How Do Inmates View the Facility?

Unlike the general expectation, inmates want to get out. Inmates still regard it as a prison because you are locked up within the island.

Boston has served his sentence in Bastoy. He says that the idea of being taken away from your family is reason enough to stop offending. Boston was charged with drugs after being found in possession of heroin. Before Bastoy, he served in a higher security prison, making him miss his child’s birth.

Norway prisons don’t have large populations compared to the rest of the world. Around 90% of sentences in Norway are not past one year. Mark A.R. Kleiman, the author of “When Brute Force Fails,” says that prisons need to be treated like parenting. When you have your kid and ask them to attend to their room, and they don’t, you don’t kick them out. Instead, you give them a softer punishment like grounding them.

Bastoy uses this approach by training inmates on how to transition back to society. Inmates are offered programs to facilitate this. The facility uses rehabilitation rather than deterrence to reduce the chances of reoffending.

What Drives the Facility to Work this Way?

The prison requires respectful relationships in the facility among the prisoners and guards. Overnight, most of the day, guards leave, and prisoners are responsible for a significant part of the night.
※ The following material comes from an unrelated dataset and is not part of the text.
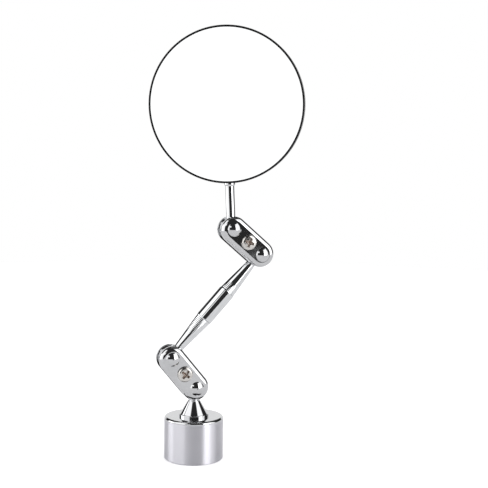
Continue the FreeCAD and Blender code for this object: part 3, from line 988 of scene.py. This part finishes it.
@dataclass
class SpindleArm:
    """Turned arm: a plain barrel between two long cones that carry fine tool rings, and its balls."""

    tip_reach: float = 7.45 * MM
    tip_radius: float = 2.55 * MM
    shoulder_radius: float = 4.425 * MM
    barrel_radius: float = 4.625 * MM
    barrel_length: float = 18.8 * MM
    groove_width: float = 0.4 * MM
    groove_depth: float = 0.25 * MM
    hole_radius: float = 1.54 * MM
    hole_depth: float = 6.5 * MM
    ring_pitch: float = 0.85 * MM
    ring_depth: float = 0.14 * MM
    lower_ring_reach: float = 11.0 * MM
    upper_ring_reach: float = 5.5 * MM
    ring_fade: float = 0.7
    around: int = 96
    cone_rings: int = 190
    barrel_rings: int = 24
    hole_rings: int = 6

    def build(self, model: PackedModel, effects: Effects, chrome: Material) -> None:
        """Dress the balls and build the spindle.

        Args:
            model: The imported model.
            effects: The shared groups.
            chrome: Finish of the balls.
        """
        model.dress(chrome, "arm_lower_ball", "arm_upper_ball")
        lower, along = model.joint("arm_spin")
        upper = model.joint("upper_clamp_swing")[0]
        axis = PieceAxis.from_direction(lower, along, Y_AXIS)
        finish = PolishedChrome("spindle_chrome", (0.8, 0.81, 0.82), (0.73, 0.74, 0.75),
                                ring_depth=0.35e-6, rings_a_metre=2400.0)
        rod = self.build_rod(axis, float(np.linalg.norm(upper - lower)))
        finish_piece(rod, "arm", finish.build(effects, axis), "arm_rod")

    def rings_on(self, from_barrel: np.ndarray, reach: float) -> np.ndarray:
        """Depth of the tool rings at distances from the barrel.

        Each ring is a rounded groove, ring_depth times the square of a sine of the distance over
        the pitch, and the rings fade out over their reach.

        Args:
            from_barrel: Distances from the barrel's end.
            reach: Where the rings have faded out.

        Returns:
            The depth to take off the radius.
        """
        fade = np.clip(1.0 - from_barrel / reach, 0.0, 1.0) ** self.ring_fade
        return self.ring_depth * fade * np.sin(np.pi * from_barrel / self.ring_pitch) ** 2

    def build_rod(self, axis: PieceAxis, spacing: float) -> bpy.types.Object:
        """Spindle as one closed lathe surface from the floor of one pin hole to that of the other.

        Args:
            axis: The arm's frame, with its zero at the lower ball's centre.
            spacing: Distance between the balls' centres.

        Returns:
            The spindle.
        """
        start = self.tip_reach
        end = spacing - start
        barrel = ((spacing - self.barrel_length) / 2, (spacing + self.barrel_length) / 2)
        lower = np.linspace(start, barrel[0] - self.groove_width, self.cone_rings)
        upper = np.linspace(barrel[1] + self.groove_width, end, self.cone_rings)
        slope = (self.shoulder_radius - self.tip_radius) / (lower[-1] - start)
        lower_radius = self.tip_radius + slope * (lower - start)
        upper_radius = self.tip_radius + slope * (end - upper)
        lower_radius -= self.rings_on(lower[-1] - lower, self.lower_ring_reach)
        upper_radius -= self.rings_on(upper - upper[0], self.upper_ring_reach)
        floor = [self.shoulder_radius - self.groove_depth]
        hole = np.linspace(self.hole_depth, 0.0, self.hole_rings)
        bore = np.full(self.hole_rings, self.hole_radius)
        height = np.concatenate([
            [start + self.hole_depth], start + hole, lower, [barrel[0] - self.groove_width / 2],
            np.linspace(*barrel, self.barrel_rings), [barrel[1] + self.groove_width / 2], upper,
            end - hole[::-1],
        ])
        radius = np.concatenate([
            [self.hole_radius / 2], bore, lower_radius, floor,
            np.full(self.barrel_rings, self.barrel_radius), floor, upper_radius, bore,
        ])
        turn = steps(0.0, 2 * np.pi, self.around)[None, :]
        grid = np.stack([
            radius[:, None] * np.cos(turn), radius[:, None] * np.sin(turn),
            height[:, None] + np.zeros_like(turn),
        ], axis=-1).reshape(-1, 3)
        poles = np.array([(start + self.hole_depth) * Z_AXIS, (end - self.hole_depth) * Z_AXIS])
        points = axis.place(np.concatenate([grid, poles]))
        return mesh_object("turned_spindle", points, lathe_faces(radius.size, self.around), Shaping.TURNED)


@dataclass
class MirrorHead:
    """Stem, collar, pan painted near-black as a dark reflection, foam pad and silvered glass."""

    pad: MattePiece = MattePiece(
        "black_foam", (0.01, 0.01, 0.01), (0.03, 0.03, 0.03),
        roughness=0.9, grains_a_metre=1800.0, grain_depth=2e-5)

    def build(self, model: PackedModel, effects: Effects, chrome: Material) -> None:
        """Dress the mirror's pieces.

        Args:
            model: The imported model.
            effects: The shared groups.
            chrome: Finish of the ball, stem and collar.
        """
        model.dress(chrome, "stem_ball", "mirror_stem", "stem_collar")
        # the frame is painted near-black as the dark reflection of its rim
        model.dress(PaintedDarkReflection().build(effects), "mirror_frame")
        model.dress(self.pad.build(), "mirror_pad")
        model.dress(SilveredGlass().build(effects), "mirror_glass")


# ---- studio and camera


@dataclass(frozen=True)
class SoftPanel:
    """Soft-edged bright card far away: its middle and half size in degrees, and its radiance."""

    azimuth: float
    azimuth_half: float
    elevation: float
    elevation_half: float
    radiance: float
    azimuth_soft: float = 3.0
    elevation_soft: float = 3.0


@dataclass(frozen=True)
class Camera:
    """Where the camera stands, and its lens."""

    azimuth: float = -18.05
    elevation: float = 5.59
    roll: float = 0.83
    distance: float = 583.5 * MM
    aim_sideways: float = 25.918 * MM
    aim_height: float = 116.902 * MM
    lens: float = 80.45
    sensor: float = 36.0
    nearest: float = 0.01

    def axes(self) -> tuple[Vector, Vector, Vector]:
        """The camera's directions before its roll.

        Returns:
            Unit vectors: right, toward the camera, and up.
        """
        around, rise = math.radians(self.azimuth), math.radians(self.elevation)
        right = Vector((math.cos(around), math.sin(around), 0.0))
        level = math.cos(rise)
        toward = Vector((math.sin(around) * level, -math.cos(around) * level, math.sin(rise)))
        return right, toward, toward.cross(right)

    def build(self) -> None:
        """Put the camera in the scene and make it the one that is used."""
        level, toward, upright = self.axes()
        tilt = math.radians(self.roll)
        right = level * math.cos(tilt) + upright * math.sin(tilt)
        up = toward.cross(right)
        aim = right * self.aim_sideways + Vector((0.0, 0.0, self.aim_height))
        data = bpy.data.cameras.new("camera")
        data.lens = self.lens
        data.sensor_width = self.sensor
        data.clip_start = self.nearest
        camera = bpy.data.objects.new("camera", data)
        bpy.context.scene.collection.objects.link(camera)
        turned = Matrix((right, up, toward)).transposed()
        camera.matrix_world = Matrix.Translation(aim + toward * self.distance) @ turned.to_4x4()
        bpy.context.scene.camera = camera
        LOG.info("camera stands %.0f mm away", self.distance / MM)


@dataclass(frozen=True)
class Studio:
    """White table and a dark room with soft white panels, as the plating shows them."""

    floor_radius: float = 0.93
    floor_color: Color = (0.8, 0.8, 0.81)
    floor_lift: float = 0.42
    floor_drop: float = 0.02 * MM
    floor_sides: int = 128
    room: float = 0.03
    dull_light: float = 0.9
    mirrored: float = 1.15
    backdrop: float = 1.0
    panels: tuple[SoftPanel, ...] = (
        SoftPanel(68.0, 25.0, 18.0, 32.0, 1.5, 5.0),
        SoftPanel(56.0, 13.0, 8.0, 24.0, 2.4),
        SoftPanel(-61.0, 30.0, 24.0, 38.0, 1.4, 5.0),
        SoftPanel(-99.0, 13.0, 6.0, 20.0, 2.6),
        SoftPanel(-21.0, 9.0, 27.0, 7.0, 1.4),
        SoftPanel(165.0, 25.0, 9.0, 12.0, 0.9),
        SoftPanel(-165.0, 25.0, 9.0, 12.0, 0.9),
        SoftPanel(140.0, 45.0, -9.0, 6.0, 0.45),
        SoftPanel(-140.0, 45.0, -9.0, 6.0, 0.45),
    )

    def build(self, camera: Camera) -> None:
        """Build the room's light and the table."""
        self.build_room(camera)
        self.build_table()

    def panel_light(self, sketch: NodeSketch, azimuth: Socket, elevation: Socket) -> Socket:
        """Radiance of the room by direction: the room's own plus each panel's inside its soft edges.

        Args:
            sketch: The world's tree.
            azimuth: Angle round from the camera's side, in degrees.
            elevation: Angle above the horizon, in degrees.

        Returns:
            The radiance.
        """
        total: object = self.room
        for panel in self.panels:
            share: object = panel.radiance
            for angle, middle, half, soft in (
                (azimuth, panel.azimuth, panel.azimuth_half, panel.azimuth_soft),
                (elevation, panel.elevation, panel.elevation_half, panel.elevation_soft),
            ):
                off = sketch.math("ABSOLUTE", sketch.math("SUBTRACT", angle, middle))
                inside = sketch.ramp(off, half - soft, half + soft, 1.0, 0.0)
                share = sketch.math("MULTIPLY", inside, share)
            total = sketch.math("ADD", share, total)
        return total

    def build_room(self, camera: Camera) -> None:
        """World with the panels in gloss, even light for dull surfaces and plain white to look at.

        Perfectly sharp reflections, which only the mirror glass has, see plain white too.

        Args:
            camera: The camera that the panels' azimuths are counted from.
        """
        world = bpy.data.worlds.new("studio")
        world.use_nodes = True
        bpy.context.scene.world = world
        sketch = NodeSketch(world.node_tree)
        world.node_tree.nodes.clear()
        right, _, _ = camera.axes()
        direction = sketch.add("ShaderNodeTexCoord").outputs["Generated"]
        ahead = sketch.dot(direction, (right.y, -right.x, 0.0))
        aside = sketch.dot(direction, tuple(right))
        above = sketch.dot(direction, tuple(Z_AXIS))
        azimuth = sketch.math("DEGREES", sketch.math("ARCTAN2", aside, ahead))
        elevation = sketch.math("DEGREES", sketch.math("ARCSINE", above))
        shown = self.lamp(sketch, self.panel_light(sketch, azimuth, elevation))
        path = sketch.add("ShaderNodeLightPath").outputs
        for ray, strength in (
            ("Is Diffuse Ray", self.dull_light),
            ("Is Singular Ray", self.mirrored),
            ("Is Camera Ray", self.backdrop),
        ):
            shown = self.switch(sketch, path[ray], shown, self.lamp(sketch, strength))
        output = sketch.add("ShaderNodeOutputWorld")
        sketch.feed(output.inputs["Surface"], shown)

    @staticmethod
    def lamp(sketch: NodeSketch, strength: object) -> Socket:
        """White light from every direction.

        Args:
            sketch: The world's tree.
            strength: Its radiance, as a socket or a number.

        Returns:
            The light's shader.
        """
        node = sketch.add("ShaderNodeBackground")
        return sketch.fill(node, Color=(1.0, 1.0, 1.0, 1.0), Strength=strength).outputs[0]

    @staticmethod
    def switch(sketch: NodeSketch, chooser: Socket, usual: Socket, chosen: Socket) -> Socket:
        """One shader where the chooser is 1 and the usual one elsewhere.

        Args:
            sketch: The tree.
            chooser: A value of 0 or 1.
            usual: Shader where it is 0.
            chosen: Shader where it is 1.

        Returns:
            The resulting shader.
        """
        node = sketch.add("ShaderNodeMixShader")
        sketch.feed(node.inputs[0], chooser)
        sketch.feed(node.inputs[1], usual)
        sketch.feed(node.inputs[2], chosen)
        return node.outputs[0]

    def build_table(self) -> None:
        """Round white table top under the base, a little below its foot."""
        turn = steps(0.0, 2 * np.pi, self.floor_sides)
        rim = np.stack([np.cos(turn), np.sin(turn), 0 * turn], axis=-1) * self.floor_radius
        rim[:, 2] = -self.floor_drop
        table = mesh_object("table_top", rim, [list(range(turn.size))], Shaping.TURNED)
        material = bpy.data.materials.new("white_table")
        material.use_nodes = True
        sketch = NodeSketch(material.node_tree)
        material.node_tree.nodes.clear()
        diffuse = sketch.add("ShaderNodeBsdfDiffuse")
        sketch.feed(diffuse.inputs["Color"], (*self.floor_color, 1.0))
        shown = sketch.add("ShaderNodeLightPath").outputs["Is Camera Ray"]
        glow = sketch.add("ShaderNodeEmission")
        sketch.feed(glow.inputs["Strength"], sketch.math("MULTIPLY", shown, self.floor_lift))
        both = sketch.add("ShaderNodeAddShader")
        sketch.feed(both.inputs[0], diffuse.outputs[0])
        sketch.feed(both.inputs[1], glow.outputs[0])
        output = sketch.add("ShaderNodeOutputMaterial")
        sketch.feed(output.inputs["Surface"], both.outputs[0])
        table.data.materials.append(material)
        LOG.info("table top laid")


def main() -> None:
    """Build the finishes, the pieces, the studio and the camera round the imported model."""
    logging.basicConfig(level=logging.INFO, format="%(message)s")
    model = PackedModel(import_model())
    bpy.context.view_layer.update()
    effects = Effects()
    chrome = PolishedChrome().build(effects)
    zinc = BrightZinc().build(effects)
    MagneticBase().build(model, effects, zinc)
    BallClamp("lower", screw_turn=12.0).build(model, chrome, zinc)
    SpindleArm().build(model, effects, chrome)
    BallClamp("upper", screw_turn=20.0).build(model, chrome, zinc)
    MirrorHead().build(model, effects, chrome)
    camera = Camera()
    camera.build()
    Studio().build(camera)
    bpy.context.scene.view_settings.view_transform = "Standard"


if __name__ == "__main__":
    main()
Bastoy, according to Norway, is an “ecological prison.” During the day, all the inmates are busy, and when their release is near, they have skills to help them out there. The facility tries to replicate life outside prison but with security considerations. Bastoy facilitates a gradual transformation to freedom to reduce the chances of reoffending.

When in the facility, prisoners take responsibility for what they did, are doing, and will do. The facility believes in the effect of self-realization and self-drive to stay away from crime rather than being forced out of it.

Bastoy Correctional Facility has a higher success rate compared to other facilities. Its unconventional approach of not using force and restriction on the inmates impacts their lives positively.